Sheer, sequins, feathers, ruffles and silk material made numerous appearances down this catwalk at London Fashion Weekend last week, adding a more complex touch to his gowns with ought making them too gaudy. Having just opened his first shop in London, Oakwell draws on the fact that couture is all about making a dress with love: some of the pieces in his collections took over 2000 hours to make! However, this truly transpired through his collection, each piece was stunning in its own right: from the off the shoulder gradient gowns to the sharp silk trouser suits.
Another striking point about his spring summer collection is the simplicity of his colour schemes. Whites, black and beige were the most prominent choices, however one or two animal prints were added in to keep the collection looking fresh. Oakwell’s use of neutral tones makes this certain collection incredibly elegant, striking the perfect balance with the vast amount of textures and detail he uses. The colour scheme is also wholly never universal: Black, whites and navy are colours which never seem to die a death like so many of their fellow colour wheel counter parts, making the odd resurrection every other season. Overall, the colours keep the look clean and striking, effusing glamour and beauty: these gowns were the ultimate silhouette of a woman.
Pattern was also used in a minimal but eye catching fashion, more often than not what could have been said using pattern was spoken through texture instead; however this didn’t completely forbid the use of bold zig zags or detailed animal print, adding an extra, fiery dimension to the collection. Perhaps the most eye-catching use of pattern work was Oakwell’s off the shoulder ruffle dresses, starting pure white at the bodice, diluting into darker shades of navy, pink or black as the fabric travelled down towards the legs. The gradient effect was eventuated by the excessive use of layered fabric at the skint.
Although his patterns may have been minimal, it can be argued that Oakwell took daring risks with his cuts. Thigh-high slits, dramatic chest lunges and off the shoulder bodices made their mark on the runway, creating a sophisticated image, turning what could be considered a “girls” couture collection into one fit for a real woman. These cuts may have been borderline devilish, but they didn’t take an ounce of the elegance away from the collection, as a matter of fact, they only added to the universally flattering nature of Oakwell’s lovingly made couture pieces.

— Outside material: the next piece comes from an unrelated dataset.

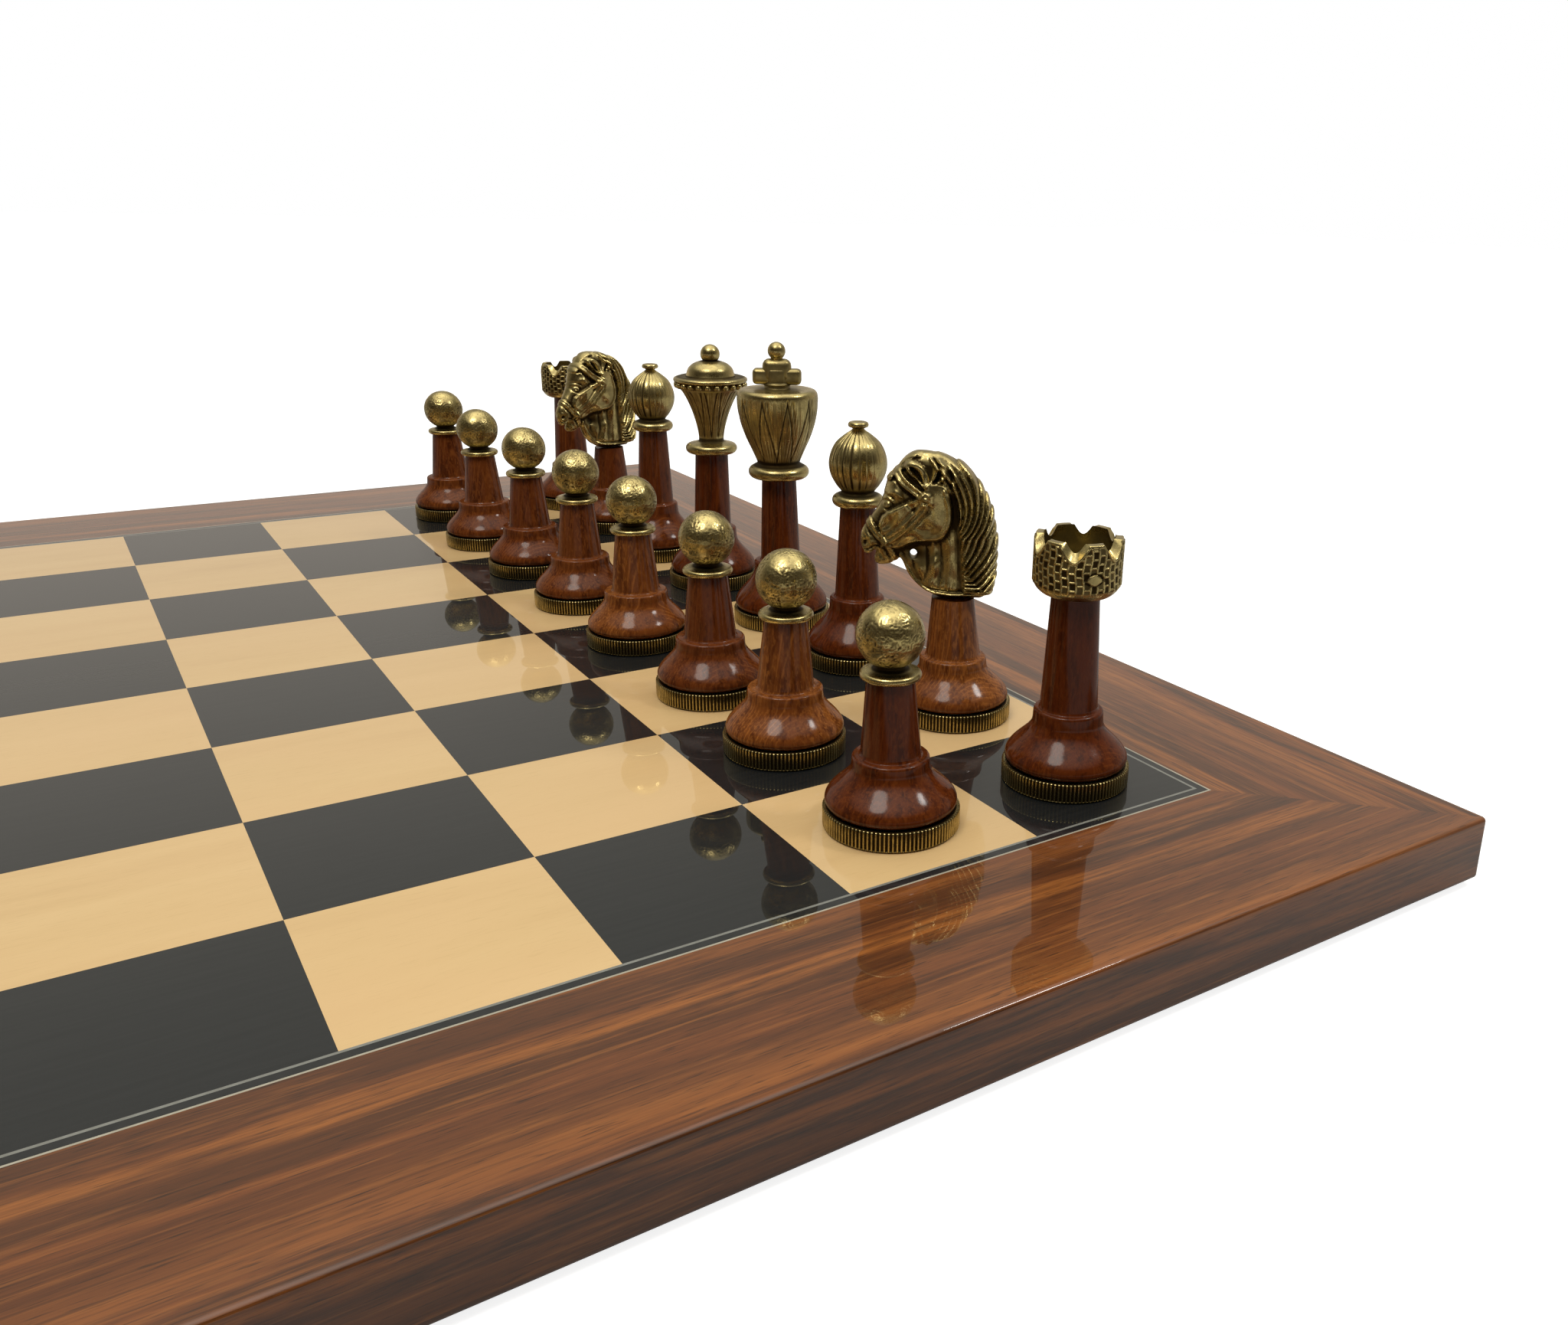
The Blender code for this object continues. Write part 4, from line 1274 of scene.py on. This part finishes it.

This collection was unlike the ready to wear and vast majority of couture collections showcased at all fashion capitals, Oakwell commented at the end of his showcase that when creating a dress for a client, his goal is to make sure that they feel beautiful and want to enjoy every second of wearing it. This ethos was certainly present as the models sashayed down the catwalk, exuberating not only on air of beauty, but that of confidence, an asset attributed to only a handful of women. Perhaps Oakwell sews this virtue into the pieces he creates, or perhaps it’s the simple way they make the person wearing them feel. This collection was created with love: not stitches.